On 12 August, the Taliban-run Ministry of Information and Culture convened a meeting of the Media Violations Commission, whose membership had expanded to include an increased number of representatives from the media, the report says.
The report also says that on 19 September, another meeting of the Commission was held. The meeting discussed the de facto authorities’ plans to evaluate media outlets affiliated with political parties.
Activities of the Taliban Ministry for the Propagation of Virtue and the Prevention of Vice
On August 7, the Taliban Ministry announced the prohibition of “jadoo” (black magic/sorcery), resulting in increased arrests of individuals accused of sorcery.
The Taliban ministry continues to enforce restrictions on women, including a ban on music and monitoring men’s appearance.

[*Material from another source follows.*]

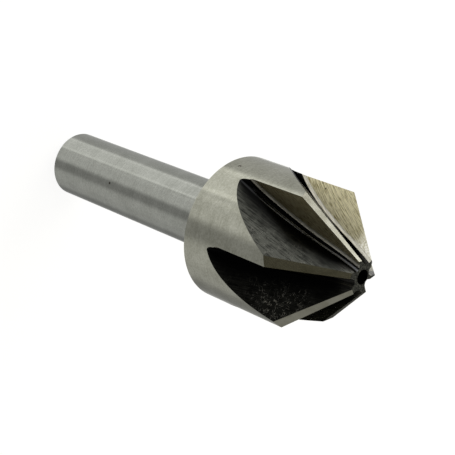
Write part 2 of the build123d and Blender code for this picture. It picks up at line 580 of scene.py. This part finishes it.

On 27 July, in Badakhshan province, the Taliban Department for the Propagation of Virtue and the Prevention of Vice arrested seven young men because they had shaved their beards, the report says. They were released after several hours.
The report says that on 10 September, in Faryab province, the de facto Department for the Propagation and Prevention of Vice arrested 29 university students accused of playing music in the dormitory during the engagement party of one of their classmates. Some of the students were allegedly slapped and had their heads forcibly shaved. All were released after 18 hours.

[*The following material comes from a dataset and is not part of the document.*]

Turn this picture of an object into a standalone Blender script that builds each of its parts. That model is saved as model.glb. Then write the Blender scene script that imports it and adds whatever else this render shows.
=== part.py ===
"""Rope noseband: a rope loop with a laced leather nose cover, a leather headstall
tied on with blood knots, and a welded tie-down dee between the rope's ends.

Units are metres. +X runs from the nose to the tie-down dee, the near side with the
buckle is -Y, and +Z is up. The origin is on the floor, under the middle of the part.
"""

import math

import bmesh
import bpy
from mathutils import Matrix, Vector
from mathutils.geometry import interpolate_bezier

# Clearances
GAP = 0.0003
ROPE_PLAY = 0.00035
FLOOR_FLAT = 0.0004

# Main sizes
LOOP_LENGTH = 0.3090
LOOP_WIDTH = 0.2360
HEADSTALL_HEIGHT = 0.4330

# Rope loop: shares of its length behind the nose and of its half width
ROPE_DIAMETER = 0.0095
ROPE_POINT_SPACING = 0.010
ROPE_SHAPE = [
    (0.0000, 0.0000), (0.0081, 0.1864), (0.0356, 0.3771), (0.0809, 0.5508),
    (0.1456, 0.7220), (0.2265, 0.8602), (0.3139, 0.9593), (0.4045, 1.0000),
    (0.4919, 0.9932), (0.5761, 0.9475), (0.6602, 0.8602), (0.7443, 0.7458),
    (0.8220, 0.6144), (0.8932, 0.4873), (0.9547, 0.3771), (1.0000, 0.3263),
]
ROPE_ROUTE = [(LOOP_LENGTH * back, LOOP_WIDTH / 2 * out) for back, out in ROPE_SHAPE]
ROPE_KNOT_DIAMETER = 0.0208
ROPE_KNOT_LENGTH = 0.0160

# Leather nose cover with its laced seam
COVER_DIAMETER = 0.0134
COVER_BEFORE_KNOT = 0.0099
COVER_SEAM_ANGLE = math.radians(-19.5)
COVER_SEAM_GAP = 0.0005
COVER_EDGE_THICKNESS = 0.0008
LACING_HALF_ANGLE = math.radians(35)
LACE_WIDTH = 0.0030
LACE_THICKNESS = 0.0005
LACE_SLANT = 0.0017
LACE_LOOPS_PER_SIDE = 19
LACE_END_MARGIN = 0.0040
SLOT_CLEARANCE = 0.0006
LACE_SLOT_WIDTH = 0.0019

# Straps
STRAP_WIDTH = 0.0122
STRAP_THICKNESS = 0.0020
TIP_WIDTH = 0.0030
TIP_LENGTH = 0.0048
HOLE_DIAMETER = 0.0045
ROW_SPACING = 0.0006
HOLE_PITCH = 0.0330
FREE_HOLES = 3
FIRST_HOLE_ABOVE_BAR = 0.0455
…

The Taliban Ministry of Justice published decrees establishing oversight entities and legal aid awareness sessions in July and August.
The rights of indigent suspects and accused persons, including women and children in family cases, were emphasized.
Corporal punishment and the death penalty
The Taliban officials have publicly implemented corporal punishments of convicted individuals, including large groups, in various parts of the country.
While there were rumors of a planned stoning of two individuals in Baghlan, UNAMA investigations revealed that they were adults accused of adultery, and the case is proceeding through the judicial system.
The report emphasizes the ongoing human rights challenges in Afghanistan and the need for sustained efforts to address these issues.